La pronuncia, condivisibile o meno che sia dal punto di vista degli interessi difensivi della ricorrente, è corredata da una motivazione chiara, analitica, sufficiente, che esula pertanto da critiche riconducibili al vizio di motivazione. In realtà la difesa dell’ente tenta di sollecitare un riesame delle questioni, in fatto e in diritto. Sennonché sotto il primo profilo si tratta di un aspetto riservato al giudice di merito e inibito in sede di legittimità. Sotto il secondo profilo esso esula del tutto dalla denuncia del vizio di motivazione.
Manca peraltro ogni presupposto per qualificare le questioni sottoposte al vaglio di questa Corte come di massima di particolare importanza, e pertanto la fattispecie esula da quanto previsto dall’art. 374, secondo comma, cod. proc. civ.
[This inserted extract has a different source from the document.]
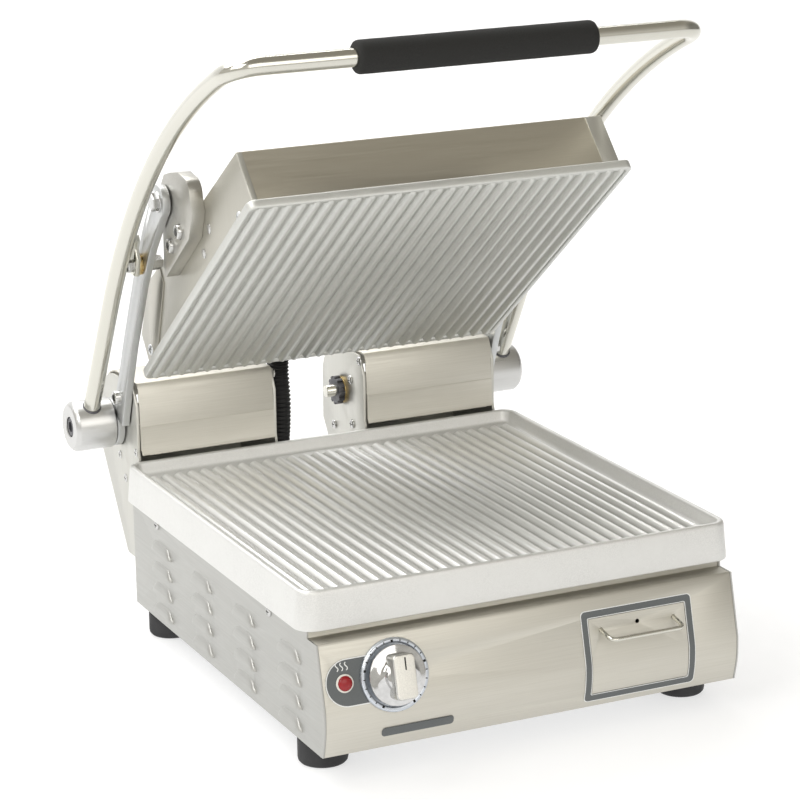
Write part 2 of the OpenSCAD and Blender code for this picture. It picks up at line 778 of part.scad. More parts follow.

Il ricorso va dunque rigettato. All’esito del giudizio segue la soccombenza della ricorrente nelle spese processuali, che si liquidano nella misura specificata in dispositivo.
P.Q.M.
Rigetta il ricorso. Condanna la ricorrente alla rifusione delle spese processuali sostenute dall’Agenzia delle entrate, che si liquidano in € 5.600,00 per competenze, oltre spese prenotate a debito. Ai sensi dell’art. 13, comma 1 quater, d.P.R. 30 maggio 2002, n. 115 dà atto della sussistenza dei presupposti processuali per il versamento da parte del ricorrente dell’ulteriore importo a titolo di contributo unificato, nella misura pari a quello previsto per il ricorso, a norma del comma 1-bis del medesimo articolo 13, se dovuto.